CU-IU Climate Research Initiative on the Tibetan Plateau

CU-IU Climate Research Initiative on the Tibetan Plateau banner

The Columbia University-Indiana University Climate Research Initiative is co-organized by the Modern Tibetan Studies Program (MTSP) and Lamont-Doherty Earth Observatory at Columbia University and the Inner Asian and Uralic National Resource Center at Indiana University. This initiative was founded in 2022 and made possible by generous support from the Inner Asian and Uralic National Resource Center at Indiana University and the Weatherhead East Asian Institute at Columbia through a jointly-funded National Resource Center grant. 

The initiative has its roots in collaborations started in 2019 by Dr. Eveline Washul, who then served as MTSP director at Columbia and sought to bring Tibet—as the world’s highest and largest plateau, source of many of Asia’s major rivers, and home to communities at the forefront of climate change impacts—more fully into the global conversation on the world’s climate emergency.

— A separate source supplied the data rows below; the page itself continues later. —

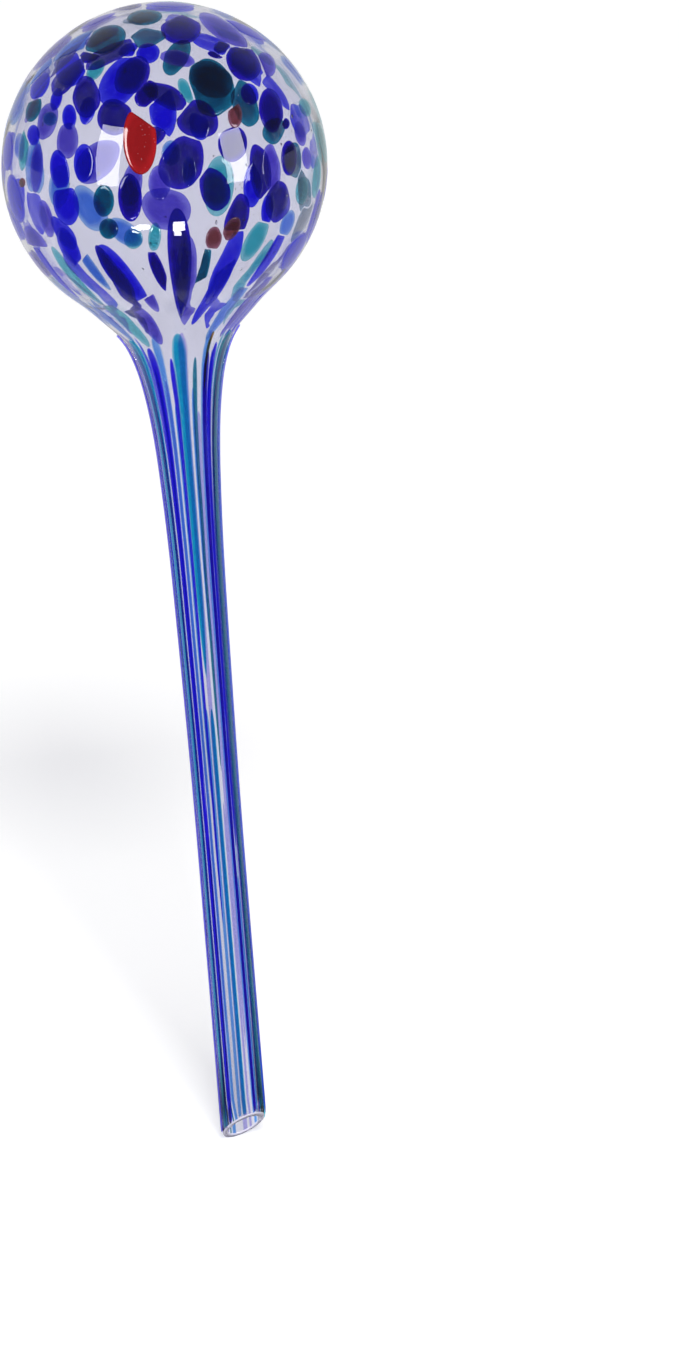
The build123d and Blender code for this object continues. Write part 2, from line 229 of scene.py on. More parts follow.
# Where two chips would overlap: the share of the overlap that the later one gives up, and how far past its
# middle the other may reach before it is left out
later_gives_share = 0.8
swallowing_share = 1.15

# Small bubbles of gas in the clear wall: how many, the largest one's size and thickness, the smallest one's
# share of it, the heights on the ball and depths in the wall that they lie at, how long they are drawn and
# how far they turn
seed_count = 170
seed_size = 0.75 * mm
seed_thickness = 0.5 * mm
least_seed_share = 0.25
seed_height_shares = (-0.75, 0.95)
seed_depth_shares = (0.45, 0.7)
seed_drawn_shares = (1, 2.2)
seed_turn = 0.5

# Clear glass: how strongly light bends in it, its colour, and its tint in the lamps' light
glass_bend = 1.5
clear_colour = (0.80, 0.80, 0.885, 1)
clear_shade = (0.85, 0.85, 0.87, 1)
melted_shade = (0.6, 0.6, 0.66, 1)

# The hand-blown surface: how close its waves are, how flat they are drawn upwards, and how high they stand
skin_waves = 90
skin_drawn_out = (1, 1, 0.45)
skin_strength = 0.35
skin_height = 0.6 * mm

# The lip: its colour, how much light goes through it, its fine waves and its least and most frost
lip_colour = (0.86, 0.84, 0.96, 1)
lip_clearness = 0.3
lip_waves = 900
lip_least_frost = 0.05
lip_most_frost = 0.3

# The colour in melted glass: how fine and strong its clouds are, how wide the thin rim is, and its specks
cloud_scale = 260
cloud_swing = 1.2
thin_rim_share = 0.45
speck_scale = 900
speck_edge = 0.16
speck_core = 0.08
speck_colour = (0.7, 0.75, 0.9, 1)
wet_shine = 0.02
thread_streak = 0.03

# The white table and its own light, which its lit surface brings up to white
floor_size = 60
table_colour = (0.9, 0.9, 0.9, 1)
table_glow = 0.44

# How bright the room and the table round the tip are where the glass mirrors them
room_in_front = 0.15
room_behind = 0.75
table_at_tip = 0.45

# From where to where the mirrored room and table turn bright behind the globe, and where the bright patch of
# table round the tip fades
room_turns_bright = (0.25, 0.85)
table_turns_bright = (30 * mm, 90 * mm)
table_fades = (20 * mm, 45 * mm)
room_colour = (0.97, 0.97, 1, 1)
room_light = (0.28, 0.28, 0.29, 1)

# Shines on the ball: name, place across and up in shares of its radius, the lamp's distance, width and height
# in metres, strength
shines = [
    ("left_softbox", -0.342, 0.055, 1.6, 0.52, 1.15, 9),
    ("right_softbox", 0.437, 0.043, 1.6, 0.5, 1.05, 9),
    ("low_left_card", -0.165, -0.392, 0.1, 0.012, 0.008, 26),
    ("low_left_edge_card", -0.122, -0.380, 0.1, 0.015, 0.007, 26),
    ("low_card", 0.087, -0.376, 0.1, 0.018, 0.014, 26),
    ("low_edge_card", 0.078, -0.412, 0.1, 0.010, 0.011, 26),
]

# The lamp that lights the table: name, azimuth and elevation in degrees, distance, width and height in
# metres, strength
key_lamp = ("key_softbox", 5, 28, 20, 2.73, 2.73, 142)

# The photograph in its own pixels: the ball's width, the frame's height, and where the frame's middle lies
# from the ball's, across and up
photo_ball_width = 326
photo_height = 1361
photo_middle = (174.8, -515.5)
camera_distance = 3.6
sensor_height = 24
sight_end = 100

# How finely the glass is turned
turned_steps = 128
arc_steps = 48
neck_steps = 44
neck_crowding = 1.5
lip_steps = 3
oval_steps = 24
oval_rings = 3
oval_ring_share = 0.12
chip_start_share = 1.2
thread_steps = 40
least_thread_steps = 9
thread_strips = 4

# Points closer than this are one, and points this near a plane or a height lie on it
weld = 0.001 * mm
on_plane = 0.01 * mm


# Small habits of the bench

def pick(piece):
    """Selects one piece and makes it the active one."""
    if bpy.context.object and bpy.context.object.mode != "OBJECT":
        bpy.ops.object.mode_set(mode="OBJECT")
    bpy.ops.object.select_all(action="DESELECT")
    piece.select_set(True)
    bpy.context.view_layer.objects.active = piece


def open_mesh(piece):
    """Goes into edit mode with the whole piece selected."""
    pick(piece)
    bpy.ops.object.mode_set(mode="EDIT")
    bpy.ops.mesh.select_all(action="SELECT")


def shut_mesh():
    bpy.ops.object.mode_set(mode="OBJECT")


def finish_with(piece, kind, **settings):
    """Adds a modifier to a piece, sets it and applies it."""
    pick(piece)
    modifier = piece.modifiers.new(kind.lower(), kind)
    for name, value in settings.items():
        setattr(modifier, name, value)
    bpy.ops.object.modifier_apply(modifier=modifier.name)


def join(pieces, name):
    """Makes one piece of several."""
    pick(pieces[0])
    for piece in pieces:
        piece.select_set(True)
    if len(pieces) > 1:
        bpy.ops.object.join()
    joined = bpy.context.object
    joined.name = name
    joined.data.name = name
    return joined


# The outline of the glass

def flare_left(share):
    """The smooth line through the neck's shares."""
    steepest = -neck_length / tan(shoulder_angle) / (shoulder_radius - stem_radius)
    slopes = [steepest]
    for before, after in zip(neck_shares, neck_shares[2:]):
        slopes.append((after[1] - before[1]) / (after[0] - before[0]))
    slopes.append(0)
    number = max(i for i, place in enumerate(neck_shares[:-1]) if place[0] <= share)
    (start, high), (end, low) = neck_shares[number], neck_shares[number + 1]
    span = end - start
    t = (share - start) / span
    return (
        high * (1 + 2 * t) * (1 - t) ** 2 + low * t * t * (3 - 2 * t)
        + slopes[number] * span * t * (1 - t) ** 2 - slopes[number + 1] * span * t * t * (1 - t)
    )


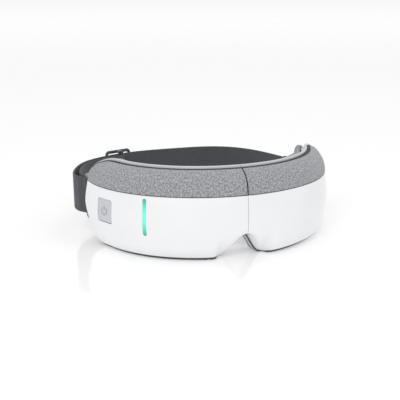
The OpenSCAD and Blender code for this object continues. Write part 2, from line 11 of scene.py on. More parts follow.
import bmesh
import bpy
import numpy as np
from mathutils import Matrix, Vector
from mathutils.bvhtree import BVHTree


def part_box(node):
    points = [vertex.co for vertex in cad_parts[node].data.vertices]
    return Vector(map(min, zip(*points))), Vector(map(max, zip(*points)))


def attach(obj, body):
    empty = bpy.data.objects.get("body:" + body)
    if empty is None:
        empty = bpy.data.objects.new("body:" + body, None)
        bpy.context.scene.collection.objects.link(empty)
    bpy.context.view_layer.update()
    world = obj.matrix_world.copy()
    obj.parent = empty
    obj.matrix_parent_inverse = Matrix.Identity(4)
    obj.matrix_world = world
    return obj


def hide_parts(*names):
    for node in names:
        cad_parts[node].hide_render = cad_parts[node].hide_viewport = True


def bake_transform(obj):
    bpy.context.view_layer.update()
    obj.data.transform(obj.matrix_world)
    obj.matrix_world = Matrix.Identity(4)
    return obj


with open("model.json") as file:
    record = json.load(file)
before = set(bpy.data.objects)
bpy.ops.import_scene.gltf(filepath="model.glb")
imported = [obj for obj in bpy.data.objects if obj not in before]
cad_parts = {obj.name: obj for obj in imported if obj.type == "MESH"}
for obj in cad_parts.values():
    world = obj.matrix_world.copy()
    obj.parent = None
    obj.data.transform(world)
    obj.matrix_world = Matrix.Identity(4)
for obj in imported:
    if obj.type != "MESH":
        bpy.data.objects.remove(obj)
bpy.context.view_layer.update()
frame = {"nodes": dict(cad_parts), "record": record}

MM = 0.001
SIDES = {"left": -1, "right": 1}


def node_box(node):
    """Lowest and highest corner of a CAD node, in mm."""
    low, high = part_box(node)
    return np.array(low) / MM, np.array(high) / MM


# ---------- driving dimensions, read from the frame ----------
SEAM_GAP = 0.3
GROOVE = 0.4
FABRIC_END = 1.2  # how far the fabric stops short of the temple tip
fabric_low, fabric_high = node_box("fabric_cover_right")
strap_low, strap_high = node_box("elastic_strap")
PLAN_A = fabric_high[0] - SEAM_GAP / 2
FOLD_INSET = -fabric_low[1]
PLAN_B = fabric_high[1] + FOLD_INSET + FABRIC_END
SPLIT_Z = fabric_low[2] - GROOVE
TOP_Z = fabric_high[2]

# ---------- form of the mask, as in the CAD ----------
NOSE_H = 18.4
NOSE_HALF_W = 19.0
REAR_INSET = 16.8  # where the shell's bottom edge ends
TRIM_INSET = 15.0  # where the fabric's top edge ends
UPPER_CORNER = 27.0  # side view radii of the temple's corners
LOWER_CORNER = 23.0
TAPER_LEN = 30.0  # length over which the mask thins towards the temple tip
BOTTOM_ROUND = 13.0  # plan depth of the rounded bottom edge
NOSE_ROUND = 16.5  # the same beside the nose
BOTTOM_RISE = 14.0  # height of the rounded bottom edge
SEAM_RISE = 3.5  # the same at the centre seam
LOBE_X = 15.0  # where that height is reached
LOBE_LIFT = 8.3  # how much higher the rounding reaches beside the nose
LIFT_X = 18.4
LIFT_W = 6.3
TOE_X = 24.4  # where the bottom edge reaches furthest forwards
TOE_REACH = 3.9
TOE_W = 3.8
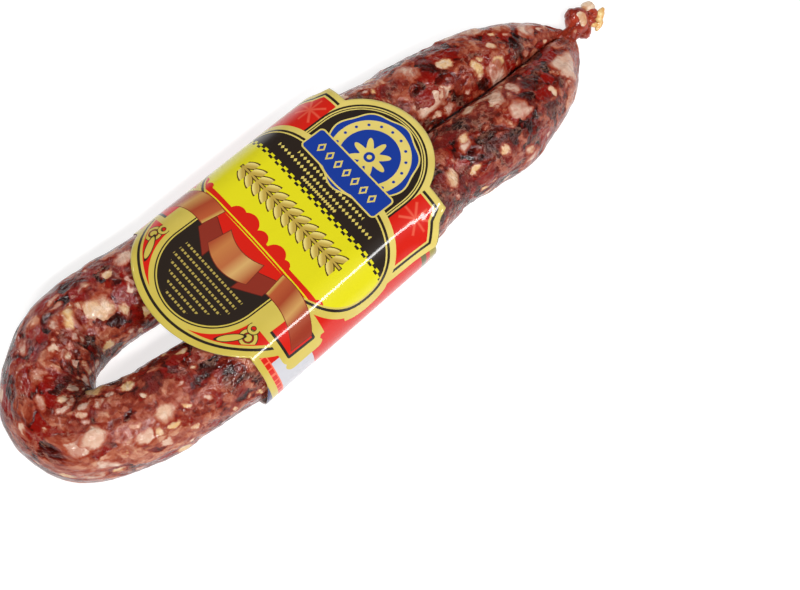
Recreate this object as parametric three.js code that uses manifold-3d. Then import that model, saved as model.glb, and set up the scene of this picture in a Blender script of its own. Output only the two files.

With the assistance of Maureen Raymo of the Earth Institute and in ongoing collaboration with Brendan Buckley at the Lamont-Doherty Earth Observatory, Dr. Washul launched a series of roundtable discussions that brought together social scientists working with Tibetan and Himalayan pastoralist communities and climate scientists who focus on Asia to discuss how interdisciplinary approaches might enrich understandings of climate change in Tibetan and Himalayan regions and contribute to knowledges of global climate change and community resilience. Presenters included researchers from the Chinese Academy of Sciences, Australia National University, University of Colorado, Scripps Institute of Oceanography, and more whose disciplines spanned hydrology, dendrology, cultural anthropology, geography, history, geology, and resource management, among others.

The CU-IU Climate Research Initiative is in many ways a continuation of the discussions across disciplinary and regional boundaries. The Initiative seeks to engage research related to climate change on the Tibetan Plateau and surrounding regions by helping to integrate work otherwise siloed in academic disciplines and regional institutions or country-focused studies. The initiative is jointly directed by Lauran Hartley, who has served as MTSP Director since October 2021, and Dr. Washul, who is now Assistant Professor in Central Eurasian Studies at the Hamilton Lugar School of Global and International Studies at IU Bloomington. 

Materials and recordings from these exchanges are made publicly available below to assist students, instructors, policy makers, think tanks, as well as academics working to study, mitigate and build resilience to the impacts of climate change on the Tibetan Plateau. See also related materials produced under Columbia's five-year MTSP project "Indigenous Knowledge and Climate Change" funded by the Henry Luce Foundation. 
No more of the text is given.